В конце лета в Москве проходил Первый съезд советских писателей. За его работой можно было следить по «Известиям», которые продавались в киосках. Боже мой, как интересно было бы хоть одним глазом взглянуть на Максима Горького и услышать собственными ушами его слова! Как хотелось бы увидеть и Федина, и Кольцова, и Бабеля, и Эренбурга, и Всеволода Иванова, и Тихонова, и Пастернака, да и многих других, произведения которых я читал… Без сомнения, мои друзья в Каунасе теперь широко обсуждают этот съезд, а я отделен от них, одинок, обречен на нелюбимую работу…
Мы получили комнату в небольшом каменном домике неподалеку от гимназии. По правде говоря, домик казался маленьким лишь снаружи — внутри было несколько роскошных комнат, обставленных дорогой мебелью, устланных коврами, с горками, полными фарфора. Нас удивило, что хозяева (старый, мрачный, неразговорчивый муж и молодая, говорливая, веселая жена) целыми месяцами не заходили в эти комнаты. Кажется, лишь раз в год по какому-то случаю приходили гости. Тогда горело электричество и все комнаты открывали свои двери. Остальной год хозяева проводили на кухне при тусклом свете керосиновой лампы. Муж по вечерам напевал псалмы из литовской книги, изданной чуть ли не в семнадцатом столетии, а жена подтягивала. Однажды на кухне исчезла коробка спичек; муж ворчал и попрекал служанку до тех пор, пока та в слезах не догадалась сбегать в лавку и принести новый коробок…

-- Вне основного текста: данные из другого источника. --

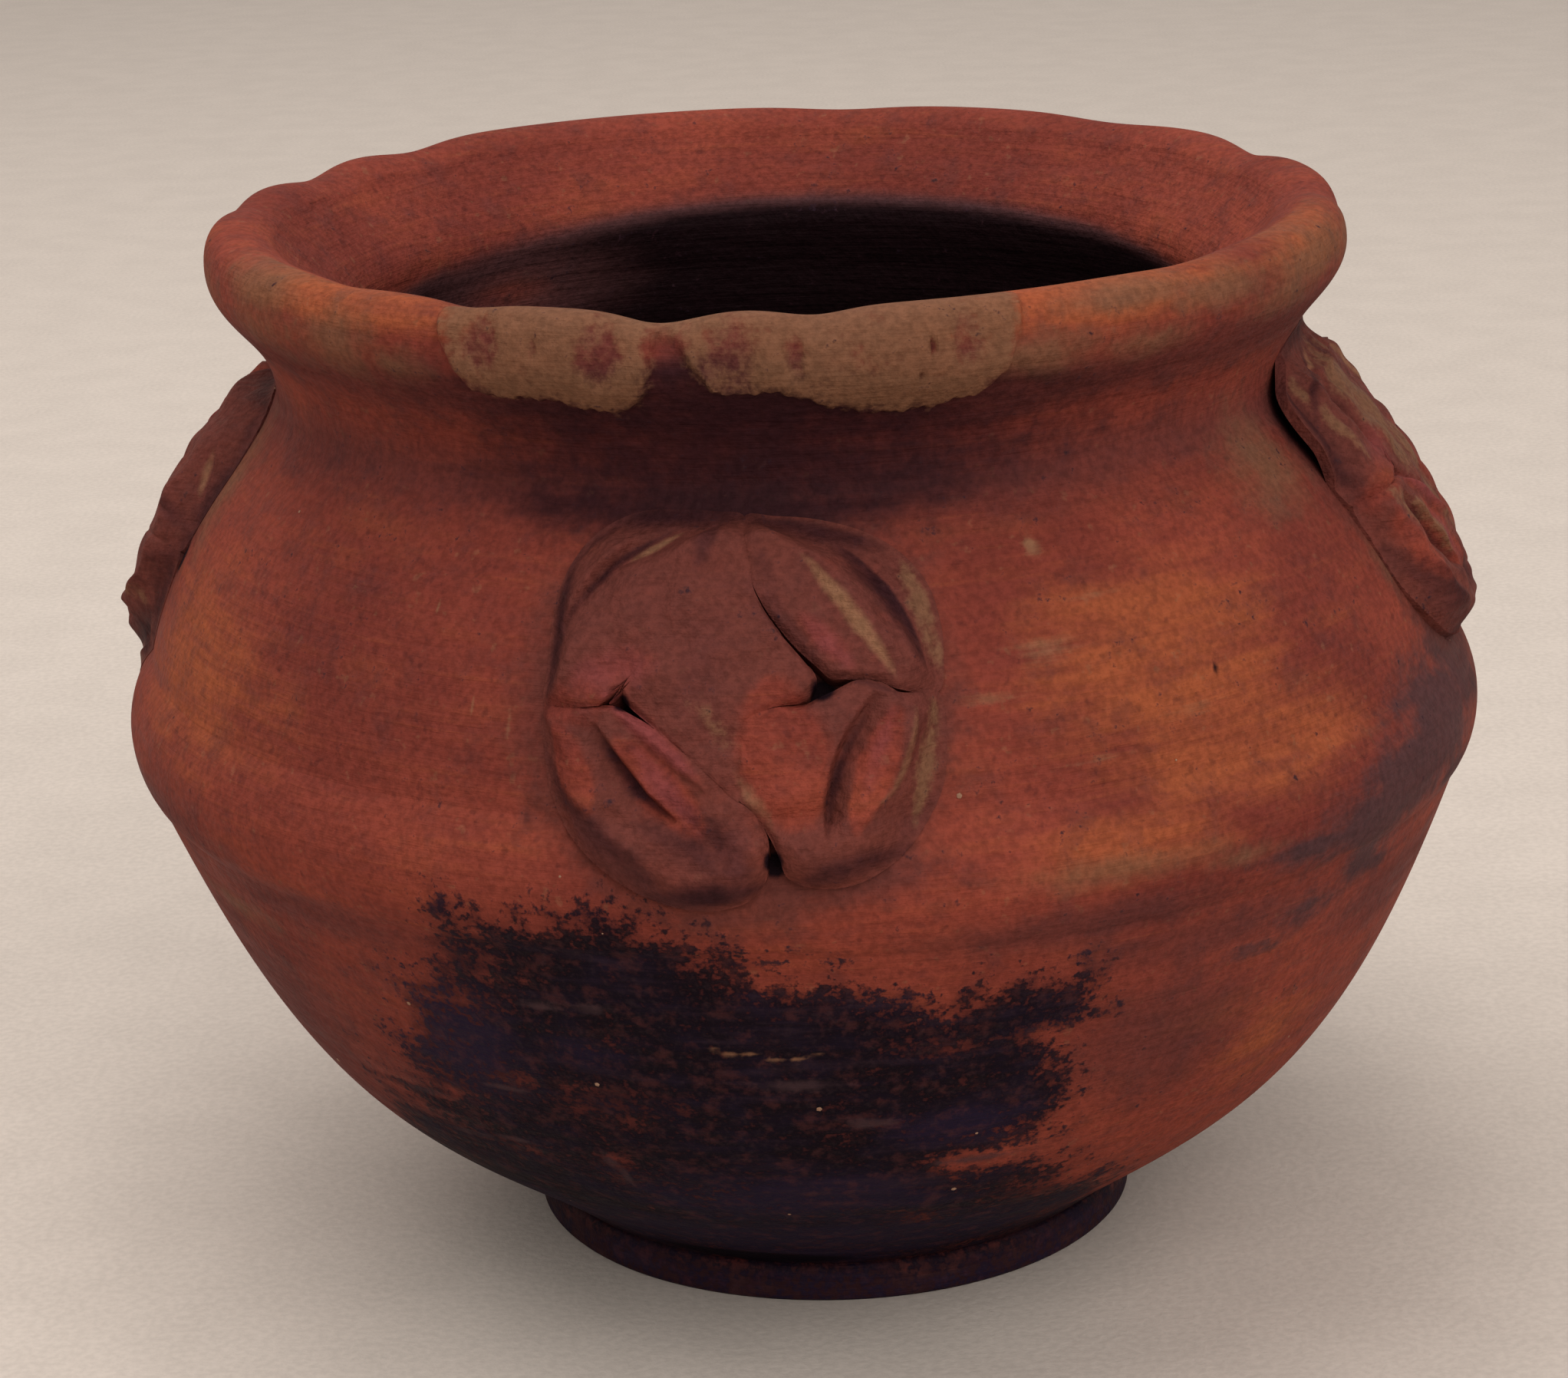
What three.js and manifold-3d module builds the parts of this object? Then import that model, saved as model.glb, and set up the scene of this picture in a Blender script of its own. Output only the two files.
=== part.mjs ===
// Hand-built pottery bowl: a foot pad, a base slab, four wall coils, a neck collar, a rolled lip
// and four rosettes of four clay pellets, luted on to the wall one by one.
// Millimetres, +Z up. The origin lies on the resting plane under the foot, and the front faces -Y.
import * as THREE from 'three';
import { mergeVertices } from 'three/addons/utils/BufferGeometryUtils.js';
import Module from 'manifold-3d';

const wasm = await Module();
wasm.setup();

// Heights, stacked from the foot up
const FOOT_HEIGHT = 5;
const BASE_WALL_RISE = 11;
const LOWER_COIL_HEIGHT = 24;
const MIDDLE_COIL_HEIGHT = 22.5;
const RIDGE_HEIGHT = 6.5;
const RIDGE_TOP_HEIGHT = 8.5;
const SHOULDER_HEIGHT = 33;
const COLLAR_DROP = 4.5;
const COLLAR_RISE = 7.5;
const THROAT_RISE = 8;
const LIP_RISE = 15.5;
const CREST_RISE = 5;
const FLOOR_THICKNESS = 8;

// Radii of the outside
const FOOT_RADIUS = 39;
const FOOT_ROUNDING = 1.5;
const FOOT_WAIST_RADIUS = 38.4;
const BELLY_RADIUS = 85;
const RIDGE_PROUD = 2.2;
const RIDGE_TOP_INSET = 3.6;
const NECK_RADIUS = 62.8;
const LIP_RADIUS = 69.9;

// The inside
const WALL_THICKNESS = 8;
const FLOOR_RADIUS = 30;
const THROAT_RADIUS = 53;
const LIP_THICKNESS = 8.4;
const CREST_INSET = 4;
const FLARE_DROP = 1.8;

// The axis leans a little to the left, and the rim stands lower at the front
const LEAN = -0.031;
const RIM_TILT = 1.2;

// Finger presses round the lip: azimuth and half width in degrees, depth in millimetres
const RIM_PRESSES = [
  { azimuth: -133, halfWidth: 6, depth: 0.9 },
  { azimuth: -115, halfWidth: 6, depth: 1.1 },
  { azimuth: -29, halfWidth: 6, depth: 0.5 },
  { azimuth: -12, halfWidth: 5, depth: 1.3 },
  { azimuth: 4.5, halfWidth: 7, depth: 0.6 },
  { azimuth: 86, halfWidth: 5, depth: 0.9 },
  { azimuth: 111, halfWidth: 6, depth: 1.1 },
  { azimuth: 136, halfWidth: 8, depth: 0.6 },
];
const PRESS_INWARD = 0.6;

// Pellets lie on the wall, clear of it and of each other by the slip that joins them
const SLIP_CLEARANCE = 0.3;
const PELLET_HEIGHT = 6;
const PELLET_EDGE = 0.8;
const PELLET_DOME = 2.6;
const SLIT_WIDTH = 1.5;
const SLIT_DEPTH = 2.4;
const SLIT_BEND = 2;

// One rosette, in its own plane: across and up from its centre, seen from outside, in shares of
// the rosette's radius, with turns in degrees and heights in shares of the pellet height
const ROSETTE_RADIUS = 21;
const ROSETTE_PELLETS = [
  { name: 'broad', across: -0.36, up: 0.33, halfLength: 0.69, halfWidth: 0.6, turn: 45, height: 0.93,
    slit: { across: -0.6, up: 0.66, halfLength: 0.4, turn: 44, bend: 0.7 } },
  { name: 'small', across: 0.58, up: 0.44, halfLength: 0.55, halfWidth: 0.45, turn: -55, height: 0.85,
    slit: { across: 0.77, up: 0.58, halfLength: 0.3, turn: -50, bend: 0.8 } },
  { name: 'full', across: -0.4, up: -0.5, halfLength: 0.62, halfWidth: 0.5, turn: -35, height: 1,
    slit: { across: -0.47, up: -0.38, halfLength: 0.3, turn: -58, bend: 0.3 } },
  { name: 'slim', across: 0.5, up: -0.43, halfLength: 0.55, halfWidth: 0.47, turn: 60, height: 0.9,
    slit: { across: 0.53, up: -0.36, halfLength: 0.33, turn: 77, bend: -1.2 } },
];

// Rosettes round the shoulder: azimuth of the centre, its place up the shoulder from the belly
// line to the neck, and its turn
const ROSETTES = [
  { name: 'front', azimuth: -5.5, place: 0.46, turn: 0 },
  { name: 'right', azimuth: 81, place: 0.65, turn: 0 },
  { name: 'back', azimuth: 175, place: 0.55, turn: 90 },
  { name: 'left', azimuth: -98, place: 0.55, turn: -90 },
];

// Fineness of the faceted surfaces
const WALL_SEGMENTS = 56;
const LIP_SEGMENTS = 72;
const PELLET_SEGMENTS = 16;
const PELLET_RINGS = 3;
const SLIT_STEPS = 6;
const CURVE_SAMPLES = 32;
const NORMAL_REACH = 3;
const MERGE_DISTANCE = 1e-4;

// Levels that the pieces share
const footTop = FOOT_HEIGHT;
const baseTop = footTop + BASE_WALL_RISE;
const lowerCoilTop = baseTop + LOWER_COIL_HEIGHT;
const creaseHeight = lowerCoilTop + MIDDLE_COIL_HEIGHT;
const bellyHeight = creaseHeight + RIDGE_HEIGHT;
const ridgeTop = bellyHeight + RIDGE_TOP_HEIGHT;
const neckHeight = ridgeTop + SHOULDER_HEIGHT;
const collarBottom = neckHeight - COLLAR_DROP;
const collarTop = neckHeight + COLLAR_RISE;
const throatHeight = neckHeight + THROAT_RISE;
const lipHeight = neckHeight + LIP_RISE;
const crestHeight = lipHeight + CREST_RISE;
const floorTop = footTop + FLOOR_THICKNESS;
const crestRadius = LIP_RADIUS - CREST_INSET;
const flareRadius = LIP_RADIUS - LIP_THICKNESS;

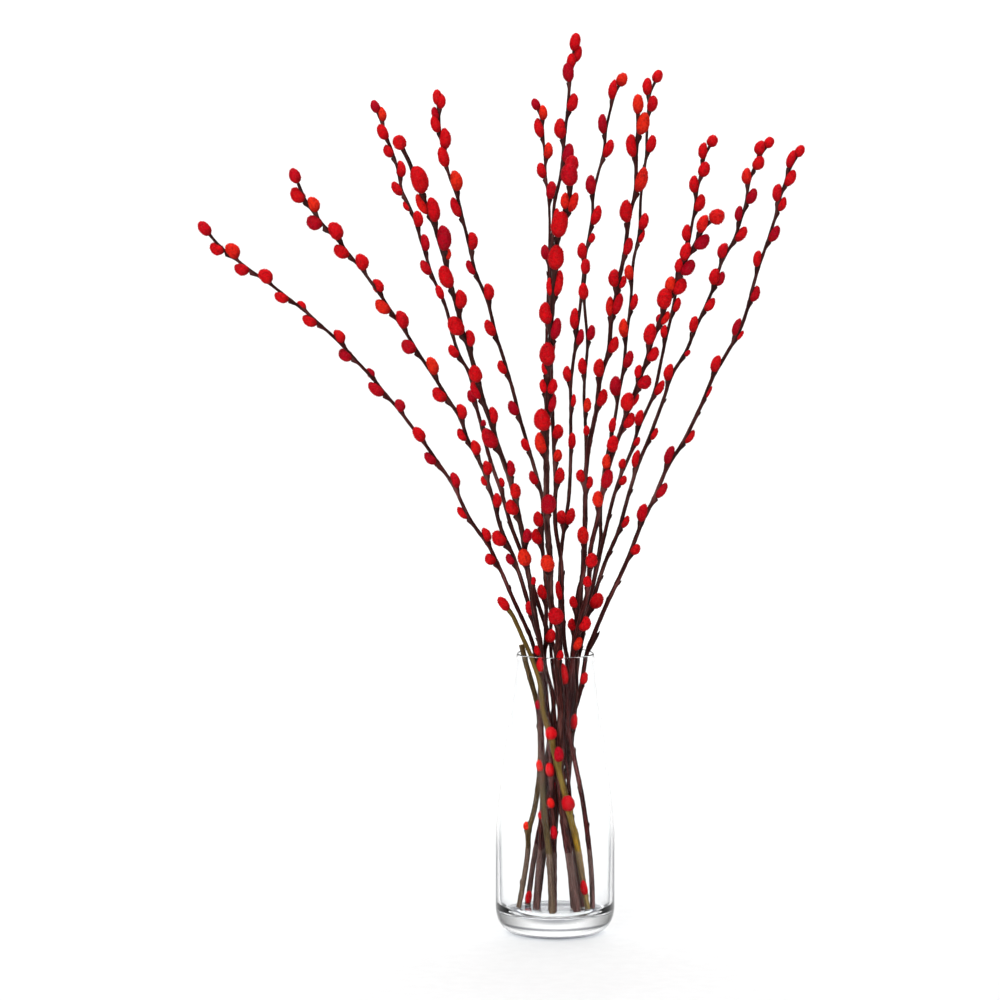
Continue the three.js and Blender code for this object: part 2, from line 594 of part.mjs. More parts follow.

У наших хозяев была еще небольшая, но хорошо обставленная дача у моря, в Гируляй. Летний сезон кончился, дача пустовала, и мы заняли ее второй этаж. Осень выдалась солнечная, и настоящим блаженством было после обеда, вернувшись с работы, лежать в шезлонге и смотреть на море, сверкающее за деревьями, на лес, на чудесное разнообразие облаков, плывущих по голубому, теплому небу.